Considering that the data in practical problems are often nonnegative, we add a constraint to guarantee that any feature is described as the positive linear combination of the selected features, so the problem in (3) can be rewritten as in (1).
In the last few years, many numerical methods have been proposed for solving optimization problems with nonnegative constraints, and these methods can be broadly classified into two categories: alternating gradient descent methods and alternating nonnegative least squares methods. The most commonly used alternating gradient descent method is the multiplicative update algorithm [1,2]. Although the multiplicative update algorithm is simple to implement, it lacks a convergence guarantee. The alternating nonnegative least squares method is used to solve nonnegative subproblems. Many numerical methods, such as the active method [3], the projected gradient method [4,5], the projected Barzilai–Borwein method [6,7], the projected Newton method [8] and the projected quasi-Newton method [9,10], have been designed to solve these subproblems.
For optimization problems with orthogonal constraints, which are also known as optimization problems on manifolds, there are many algorithms to solve this type of problem. In general, these can be divided into two categories: the feasible method and the infeasible method. The feasible method means that the variance obtained after each iteration must satisfy the orthogonal constraint. Many traditional optimization algorithms, such as the gradient method [11], the conjugate method [12], the trust-region method [13], Newton method [8] and the quasi-Newton method [14], can be used to deal with optimization problems on manifolds.
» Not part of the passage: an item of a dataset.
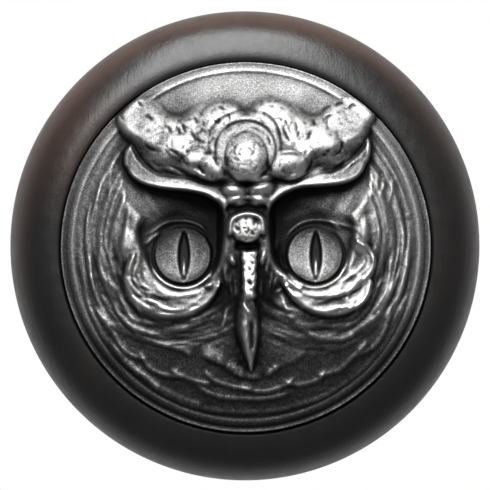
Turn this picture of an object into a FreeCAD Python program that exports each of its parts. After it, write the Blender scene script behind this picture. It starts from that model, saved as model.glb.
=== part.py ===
"""Round wooden cabinet knob with a cast pewter owl medallion let into its face.

Millimetres. The origin is the centre of the foot's mounting face. +Z is up, as on a vertical door,
and the knob stands out of the door along -Y. Outlines are given as (radius, depth), where depth is
the distance in front of the mounting face, and are turned about the Y axis.
"""

import FreeCAD, Part
import math
import os

# ---- driving dimensions -------------------------------------------------------------------------
KNOB_R = 19.05  # 1 1/2 in across
PROJECTION = 28.6  # 1 1/8 in from the door to the highest point of the owl
FOOT_R = 9.5
FOOT_T = 2.2  # thickness of the rounded bead round the foot
FOOT_EDGE = 0.45  # how far the bead's edge is rounded in
FOOT_STEP = 0.7  # small square step between the bead and the neck
NECK_R = 6.4
NECK_D = 6.6
UNDER_R = 16.6  # where the hollow underside ends and the rim of the head rounds over
UNDER_D = 13.0
WIDEST_D = 16.8  # depth of the head's widest circle
MOUTH_D = 22.2  # depth of the wood where it meets the medallion
MOUTH_EASE = 0.15  # softened corner round the recess

MEDALLION_R = 14.8
FIT_GAP = 0.12  # radial gap between the medallion and its recess
RECESS_D = 19.6  # depth of the recess floor
BOND_T = 0.15
BOND_INSET = 0.3
POCKET_R = 11.0  # cored pocket in the back of the casting
POCKET_H = 0.8
FIELD_D = 22.6  # flat field of the casting, between the rim and the plumage
RIM_PROUD = 0.75  # how far the rim stands above the field
RIM_W = 0.95
RIM_EDGE = 0.22  # bevel on the rim's two edges
RELIEF_H = PROJECTION - FIELD_D

INSERT_L = 11.0
INSERT_R = 3.3
BARB_R = 3.6
BARB_COUNT = 4
BARB_PITCH = 2.2
BARB_L = 1.4
BARB_START = 1.8
COLLAR_R = 4.1
COLLAR_T = 0.8
THREAD_R = 1.73  # tapping bore of an 8-32 UNC thread
LEAD_IN = 0.4  # chamfer at the mouth of the thread
PILOT_R = 2.4  # drilled hole that gives a long screw room past the insert
PILOT_END_D = 15.0

SPANS = 90  # spans of the relief surface along each side
AXIS = FreeCAD.Vector(0, 1, 0)
ORIGIN = FreeCAD.Vector(0, 0, 0)


# ---- outlines -----------------------------------------------------------------------------------
def at(radius, depth):
    """A point of a turned outline."""
    return FreeCAD.Vector(radius, -depth, 0)


def lines(*points):
    """Straight edges through the points."""
    return [Part.makeLine(at(*a), at(*b)) for a, b in zip(points[:-1], points[1:])]


def quarter(level_end, upright_end):
    """A quarter of an ellipse, square to the axis at level_end and along the axis at upright_end."""
    centre = at(level_end[0], upright_end[1])
    major, minor = at(*level_end), at(*upright_end)
    if (minor - centre).Length > (major - centre).Length:
        major, minor = minor, major
    return Part.ArcOfEllipse(Part.Ellipse(major, minor, centre), 0, math.pi / 2).toShape()


def turned(edges):
    """The solid that a closed outline sweeps about the knob's axis."""
    return Part.Face(Part.Wire(edges)).revolve(ORIGIN, AXIS, 360)


# ---- turned wooden body -------------------------------------------------------------------------
def knob_body(insert_space):
    flat_r = FOOT_R - FOOT_EDGE
    step_r = FOOT_R - FOOT_STEP
    bead = (FOOT_R, FOOT_T / 2)
    neck = (NECK_R, NECK_D)
    under = (UNDER_R, UNDER_D)
    widest = (KNOB_R, WIDEST_D)
    recess_r = MEDALLION_R + FIT_GAP
    mouth = (recess_r + MOUTH_EASE, MOUTH_D)
    recess = [mouth, (recess_r, MOUTH_D - MOUTH_EASE), (recess_r, RECESS_D), (0, RECESS_D), (0, 0)]
    outline = [
        *lines((0, 0), (flat_r, 0)),
        quarter((flat_r, 0), bead),
        quarter((flat_r, FOOT_T), bead),
        *lines((flat_r, FOOT_T), (step_r, FOOT_T)),
        quarter((step_r, FOOT_T), neck),
        quarter(under, neck),
        quarter(under, widest),
        quarter(mouth, widest),
        *lines(*recess),
    ]
    pilot = Part.makeCylinder(PILOT_R, PILOT_END_D, ORIGIN, -AXIS)
    return turned(outline).cut(insert_space).cut(pilot)


# ---- brass threaded insert ----------------------------------------------------------------------
def insert_outline(inner_r):
    """Collar, then a row of saw-tooth barbs that grip the wood, closed along inner_r."""
    points = [(inner_r, 0), (COLLAR_R, 0), (COLLAR_R, COLLAR_T), (INSERT_R, COLLAR_T)]
    for k in range(BARB_COUNT):
        tooth = BARB_START + k * BARB_PITCH
        points += [(INSERT_R, tooth), (BARB_R, tooth), (INSERT_R, tooth + BARB_L)]
    points += [(INSERT_R, INSERT_L), (inner_r, INSERT_L), (inner_r, 0)]
    return points


def threaded_insert():
    body = turned(lines(*insert_outline(THREAD_R)))
    lead_in = Part.makeCone(THREAD_R + LEAD_IN, THREAD_R, LEAD_IN, ORIGIN, -AXIS)
    return body.cut(lead_in)


# ---- adhesive -----------------------------------------------------------------------------------
def adhesive_bond():
    """Cured layer under the casting, with a plug that fills the pocket in its back."""
    edge_r = MEDALLION_R - BOND_INSET
    top = RECESS_D + BOND_T
    plug_r = POCKET_R - POCKET_H / 2
    plug_top = top + POCKET_H
    return turned(lines((0, RECESS_D), (edge_r, RECESS_D), (edge_r, top), (POCKET_R, top),
                        (plug_r, plug_top), (0, plug_top), (0, RECESS_D)))


# ---- owl relief ---------------------------------------------------------------------------------
# Places on the relief are (across, up) from its centre, as shares of the medallion's radius, and
# heights are shares of the full relief.
def smooth(t):
    """0 below 0, 1 above 1, and an easy S between."""
    t = min(1.0, max(0.0, t))
    return t * t * (3 - 2 * t)


def mound(u, v, centre, reach, height, tilt=0.0):
    """A rounded rise, with reach along and across a direction turned by tilt degrees."""
    c, s = math.cos(math.radians(tilt)), math.sin(math.radians(tilt))
    du, dv = u - centre[0], v - centre[1]
    along = (du * c + dv * s) / reach[0]
    across = (dv * c - du * s) / reach[1]
    return height * math.exp(-along * along - across * across)


def distance_to(u, v, a, b):
    """Distance from a point to the straight stretch from a to b."""
    du, dv = b[0] - a[0], b[1] - a[1]
    t = ((u - a[0]) * du + (v - a[1]) * dv) / (du * du + dv * dv)
    t = min(1.0, max(0.0, t))
    return math.hypot(u - a[0] - t * du, v - a[1] - t * dv)


def ridge(u, v, path, width, height):
    """A rounded ridge that follows a path of points."""
    nearest = min(distance_to(u, v, a, b) for a, b in zip(path[:-1], path[1:]))
    return height * math.exp(-((nearest / width) ** 2))


BROW = [(0.67, 0.56), (0.62, 0.43), (0.52, 0.36), (0.36, 0.34), (0.22, 0.31), (0.13, 0.20)]
CHEEK = [(0.66, -0.02), (0.65, -0.17), (0.52, -0.30), (0.34, -0.30), (0.20, -0.20)]
FACE_RING = [(0.82, -0.05), (0.76, -0.28), (0.60, -0.46), (0.40, -0.52), (0.22, -0.50)]
BEAK = [(0.00, 0.14), (0.01, -0.25), (0.02, -0.45), (0.025, -0.62)]


def relief(u, v):
    """Height of the owl's head above the field, as a share of the full relief."""
    r = math.hypot(u, v)
    side = abs(u)
    height = 0.10 + 0.50 * math.sqrt(max(0.0, 1 - (r / 0.95) ** 2))
    height += mound(side, v, (0.56, 0.67), (0.17, 0.13), 0.32, tilt=45)  # ear tuft
    height += mound(side, v, (0.33, 0.53), (0.20, 0.13), 0.24, tilt=25)  # root of the tuft
    height += mound(u, v, (0, 0.54), (0.15, 0.16), 0.28)  # forehead boss
    height += mound(side, v, (0.06, 0.32), (0.06, 0.06), 0.16)  # knot between the brows
    height += ridge(side, v, BROW, 0.045, 0.20)
    height -= mound(side, v, (0.35, 0.17), (0.22, 0.12), 0.36)  # hollow under the brow
    height += mound(side, v, (0.36, -0.04), (0.13, 0.13), 0.14)  # eyeball
    height += ridge(side, v, CHEEK, 0.06, 0.18)
    height += ridge(side, v, FACE_RING, 0.03, 0.05)
    height -= ridge(side, v, [(0.15, -0.05), (0.17, -0.40)], 0.06, 0.14)  # furrow beside the beak
    height += ridge(u, v, BEAK, 0.065, 0.27)
    return smooth((0.95 - r) / 0.13) * height


def relief_surface():
    """The owl's front as one smooth surface that runs a little past the casting's edge."""
    reach = MEDALLION_R * 1.02
    steps = [2 * k / SPANS - 1 for k in range(SPANS + 1)]
    heights = [[relief(1.02 * u, 1.02 * v) for v in steps] for u in steps]
    scale = RELIEF_H / max(max(row) for row in heights)
    front = Part.BSplineSurface()
    front.interpolate([
        [FreeCAD.Vector(u * reach, -FIELD_D - h * scale, v * reach) for v, h in zip(steps, row)]
        for u, row in zip(steps, heights)
    ])
    return front.toShape()


# ---- cast medallion -----------------------------------------------------------------------------
def medallion_rim():
    """A raised ring with a bevel on each edge, rooted in the casting below the field."""
    top, low = FIELD_D + RIM_PROUD, FIELD_D - 1.0
    outer, inner = MEDALLION_R, MEDALLION_R - RIM_W
    return turned(lines(
        (inner, low), (inner, top - RIM_EDGE), (inner + RIM_EDGE, top), (outer - RIM_EDGE, top),
        (outer, top - RIM_EDGE), (outer, low), (inner, low),
    ))


def owl_medallion():
    """One casting: a disc with a raised rim, the owl's head in relief, and a cored back."""
    back = RECESS_D + BOND_T
    blank = Part.makeCylinder(MEDALLION_R, PROJECTION, FreeCAD.Vector(0, -back, 0), -AXIS)
    behind_relief = relief_surface().extrude(FreeCAD.Vector(0, PROJECTION, 0))
    return behind_relief.common(blank).fuse(medallion_rim()).cut(adhesive_bond())


# ---- build --------------------------------------------------------------------------------------
def main():
    parts = {
        "knob_body": knob_body(turned(lines(*insert_outline(0)))),
        "threaded_insert": threaded_insert(),
        "adhesive_bond": adhesive_bond(),
        "owl_medallion": owl_medallion(),
    }
    os.makedirs("parts", exist_ok=True)
    for node, shape in parts.items():
        shape.exportStep(os.path.join("parts", node + ".step"))
        box = shape.BoundBox
        print(node, len(shape.Solids), "solid,", round(shape.Volume, 1), "mm3,",
              "depth", round(-box.YMax, 3), "to", round(-box.YMin, 3), "valid", shape.isValid())


main()
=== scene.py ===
"""Looks of the owl cabinet knob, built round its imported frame. Metres; the owl faces -Y and +Z is up."""
import math

import bpy
import numpy as np
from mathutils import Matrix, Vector

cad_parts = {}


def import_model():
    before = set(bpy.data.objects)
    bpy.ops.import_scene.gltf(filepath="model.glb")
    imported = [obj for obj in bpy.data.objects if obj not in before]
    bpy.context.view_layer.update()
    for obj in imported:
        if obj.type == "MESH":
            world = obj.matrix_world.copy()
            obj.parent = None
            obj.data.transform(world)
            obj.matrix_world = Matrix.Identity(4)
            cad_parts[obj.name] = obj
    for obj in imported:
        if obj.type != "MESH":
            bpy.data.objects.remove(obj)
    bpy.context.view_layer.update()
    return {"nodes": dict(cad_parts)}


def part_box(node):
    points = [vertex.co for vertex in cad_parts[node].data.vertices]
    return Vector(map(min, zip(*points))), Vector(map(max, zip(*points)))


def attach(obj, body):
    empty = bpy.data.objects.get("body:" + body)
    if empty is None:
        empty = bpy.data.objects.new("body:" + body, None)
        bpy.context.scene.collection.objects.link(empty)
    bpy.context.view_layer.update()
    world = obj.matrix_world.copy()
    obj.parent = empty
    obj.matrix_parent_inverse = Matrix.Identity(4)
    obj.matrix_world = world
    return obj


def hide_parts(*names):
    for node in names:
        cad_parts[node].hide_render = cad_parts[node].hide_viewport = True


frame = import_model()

MM = 0.001
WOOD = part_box("knob_body")
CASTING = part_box("owl_medallion")
KNOB_R = WOOD[1][0]
MEDALLION_R = CASTING[1][0]
MOUTH_Y = WOOD[0][1]
BACK_Y = CASTING[1][1]
FRONT_Y = CASTING[0][1]

# ---- height sheet ----
# Places on the sheet are (u, v), u to the right and v up. Places, widths and heights are all in
# medallion radii, so the rim is at 1.
SHEET_N = 600
SHEET_REACH = 1.03
NOISE_N = 97


def smooth(t):
    """0 below 0, 1 above 1, and an easy S between."""
    t = np.clip(t, 0.0, 1.0)
    return t * t * (3 - 2 * t)


def past(value, start, span):
    """0 up to start, then a smooth climb to 1 over the span."""
    return smooth((value - start) / span)


def before(value, end, span):
    """A smooth fall from 1 over the span, and 0 from the end on."""
    return smooth((end - value) / span)


def bell(value, centre, width):
    """1 at the centre, fading on both sides."""
    return np.exp(-((value - centre) / width) ** 2)


def along(share, values):
    """Values set out evenly along a path, read at a share of the way."""
    values = np.atleast_1d(values)
    return np.interp(share, np.linspace(0, 1, len(values)), values)


def curve(path, steps=6):
    """A smooth curve through the points of a path."""
    p = np.array(path, float)
    if len(p) < 3:
        return p
    p = np.vstack([2 * p[0] - p[1], p, 2 * p[-1] - p[-2]])
    out = []
    for a, b, c, d in zip(p[:-3], p[1:-2], p[2:-1], p[3:]):
        for t in np.arange(steps) / steps:
            out.append(0.5 * (2 * b + (c - a) * t + (2 * a - 5 * b + 4 * c - d) * t * t
                              + (3 * b - a - 3 * c + d) * t ** 3))
    return np.array(out + [p[-2]])


def blur(sheet, reach):
    """Box blurs along both ways, repeated until they come close to a round one."""
    half = max(1, int(round(reach / SHEET_REACH * SHEET_N / 2)))
    for axis in (0, 1, 0, 1, 0, 1):
        pad = [(0, 0), (0, 0)]
        pad[axis] = (half + 1, half)
        total = np.cumsum(np.pad(sheet, pad, mode="edge"), axis=axis)
        n = sheet.shape[axis]
        high = np.take(total, np.arange(n) + 2 * half + 1, axis=axis)
        low = np.take(total, np.arange(n), axis=axis)
        sheet = (high - low) / (2 * half + 1)
    return sheet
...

Wen and Yin [15] proposed the CMBSS algorithm, which combined the Cayley transform and the curvilinear search approach with BB steps. However, the computational complexity increases when the number of variables or the amount of data increases, resulting in the low efficiency of this algorithm. Infeasible methods can overcome this disadvantage when facing high-dimensional data. In 2013, Lai and Osher [16] proposed a splitting method based on Bregman iteration and the ADMM method for orthogonality constraint problems. The SOC method is a valid and efficient method for solving the convex optimization problems but the proof of its convergence is still uncertain. Thus, Chen et al. [17] put forward a proximal alternating augmented Lagrangian method to solve such optimization problems with a non-smooth objective function and non-convex constraint.
Some unsupervised feature selection algorithms based on matrix decomposition have been proposed and have achieved good performance, such as SOCFS, MFFS, RUFSM, OPMF and so on. Based on the orthogonal basis clustering algorithm, SOCFS [18] does not explicitly use the pre-computed local structure information for data points represented as additional terms of their objective functions, but directly computes latent cluster information by means of the target matrix, conducting orthogonal basis clustering in a single unified term of the objective function. In 2017, Du S et al. [19] proposed RUFSM, in which robust discriminative feature selection and robust clustering are performed simultaneously under the l 2 , 1 -norm, while the local manifold structures of the data are preserved. MFFS was developed from the viewpoint of subspace learning. That is, it treats feature selection as a matrix factorization problem and introduces an orthogonal constraint into its objective function to select the most informative features from high-dimensional data.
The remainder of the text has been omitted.